Hypothetical example
Anna and Ben own a house as tenants in common. Anna paid the monthly mortgage and property taxes for two years after Ben stopped contributing. They sell the house. At closing, the lender receives the mortgage payoff and taxes are prorated and paid. Anna can ask Ben for reimbursement for the payments she made. If Ben refuses, Anna can seek a court accounting in a partition action or file a small claim/contribution case. If Anna can prove she made necessary payments that preserved the property, a judge may give Anna a credit against the net proceeds or impose an equitable lien to ensure repayment at sale.
When to get a lawyer
Talk to a Michigan attorney if any of these apply:
- Co‑owner disputes you cannot resolve by agreement.

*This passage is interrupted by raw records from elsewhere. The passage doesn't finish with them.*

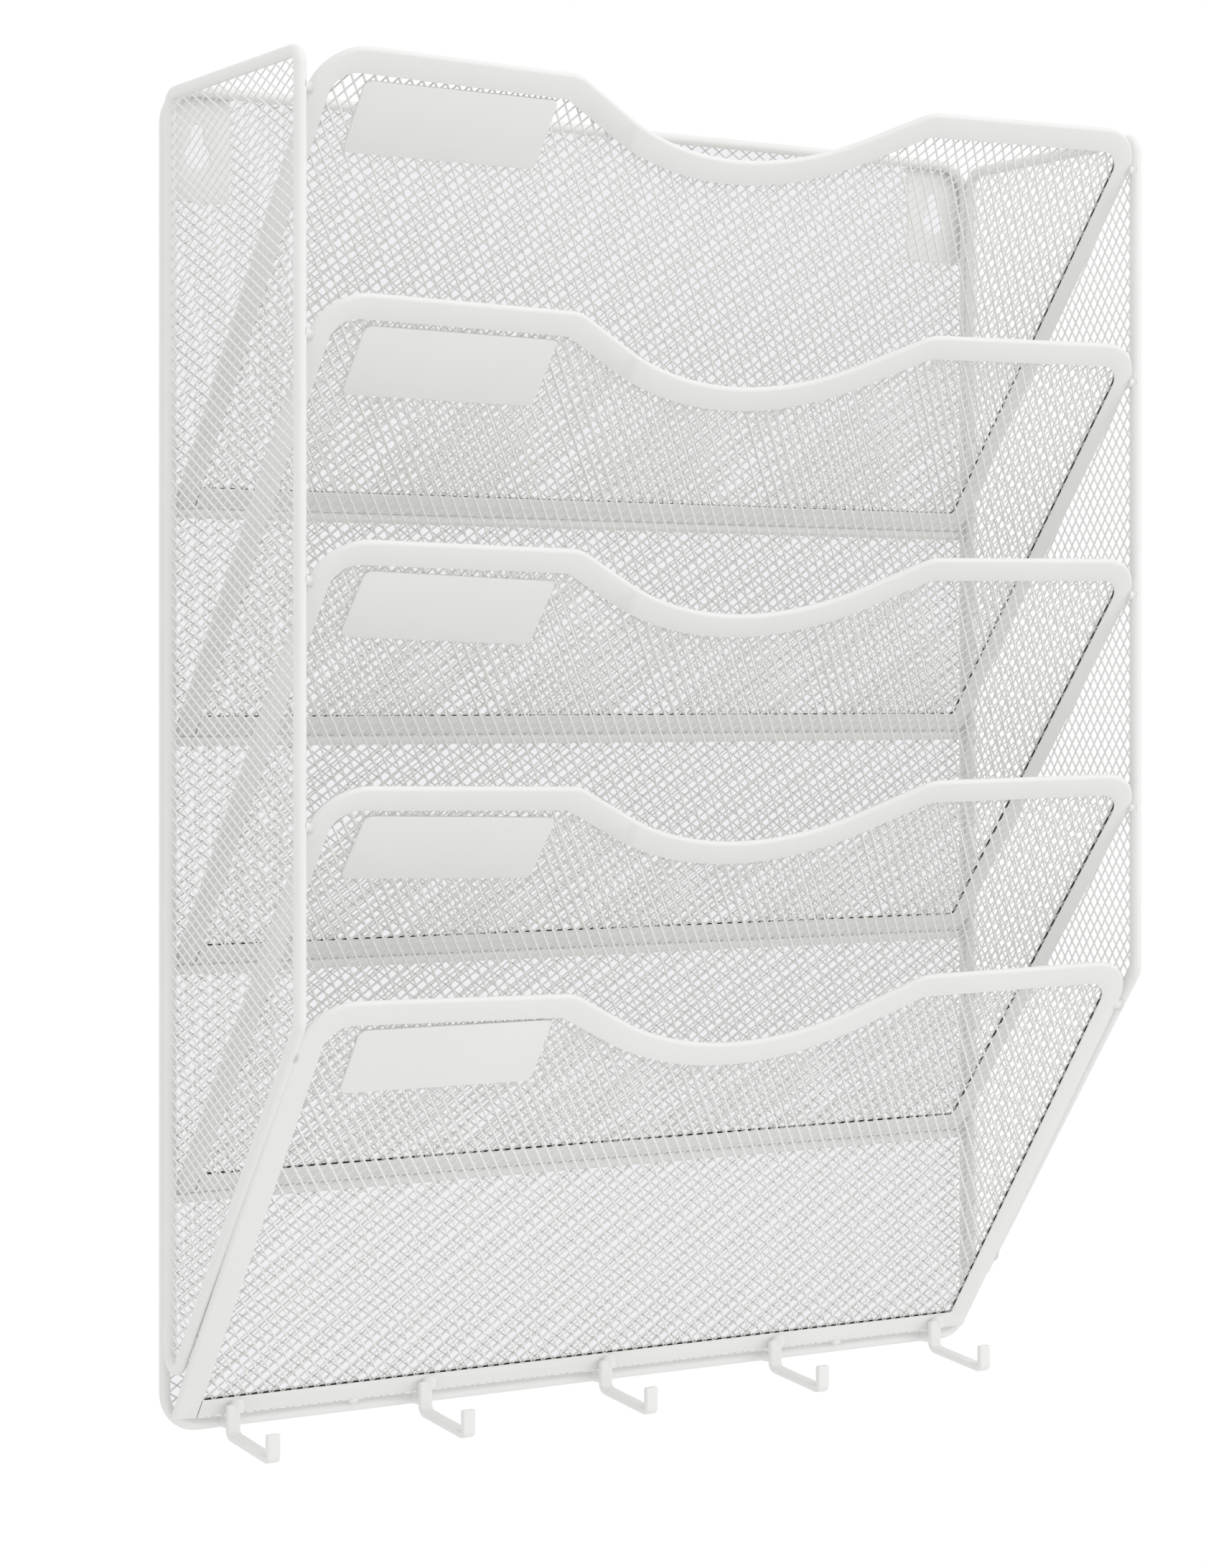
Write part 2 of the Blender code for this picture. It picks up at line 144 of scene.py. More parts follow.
def powder_coat(name, white, roughness, peel_size, thin_edges):
    """Powder coat: fine orange peel, faint clouding, uneven gloss, thinner over sharp edges."""
    material = bpy.data.materials.new(name)
    material.use_nodes = True
    tree = material.node_tree
    surface = tree.nodes["Principled BSDF"]
    place = add_node(tree, "ShaderNodeTexCoord").outputs["Object"]
    cloud = add_node(tree, "ShaderNodeTexNoise", {"Vector": place, "Scale": 21.0, "Detail": 3.0})
    flow = add_node(tree, "ShaderNodeTexNoise", {"Vector": place, "Scale": 160.0, "Detail": 4.0})
    peel = add_node(
        tree, "ShaderNodeTexNoise", {"Vector": place, "Scale": 1 / peel_size, "Detail": 2.0}
    )
    grit_scale = grit_per_peel / peel_size
    grit = add_node(tree, "ShaderNodeTexVoronoi", {"Vector": place, "Scale": grit_scale})

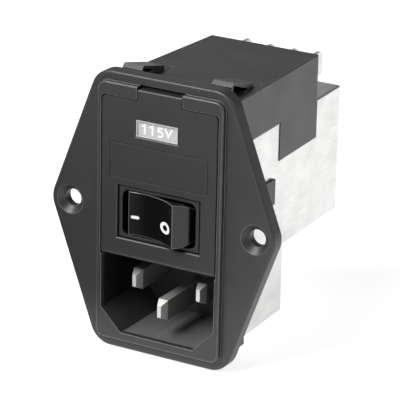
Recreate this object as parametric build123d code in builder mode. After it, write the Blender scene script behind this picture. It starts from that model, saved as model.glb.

- There’s a recent divorce, death, or probate involving the property.
- You want to preserve a lien or file a partition, or you face a tight closing timeline and need escrow protection.
- Large sums are involved or the other party disputes your accounting.
Helpful hints
- Save everything: mortgages, tax bills, insurance invoices, HOA statements, canceled checks, bank transfers, and proof of payment.
- Request a written settlement allocation before closing to avoid surprises.
- If you anticipate disputes, ask the buyer or title company to hold funds in escrow while the parties finalize the split or while a court resolves claims.
- Get any agreement in writing and signed by all owners before closing.
- In divorce cases, raise carrying cost claims early with your lawyer so the judge can consider them in property division.
- Small claims or mediation can be faster and cheaper than full litigation for modest sums.
Disclaimer: This article explains general principles under Michigan practice and is for educational purposes only. It is not legal advice. For advice about a specific situation, consult a licensed Michigan attorney.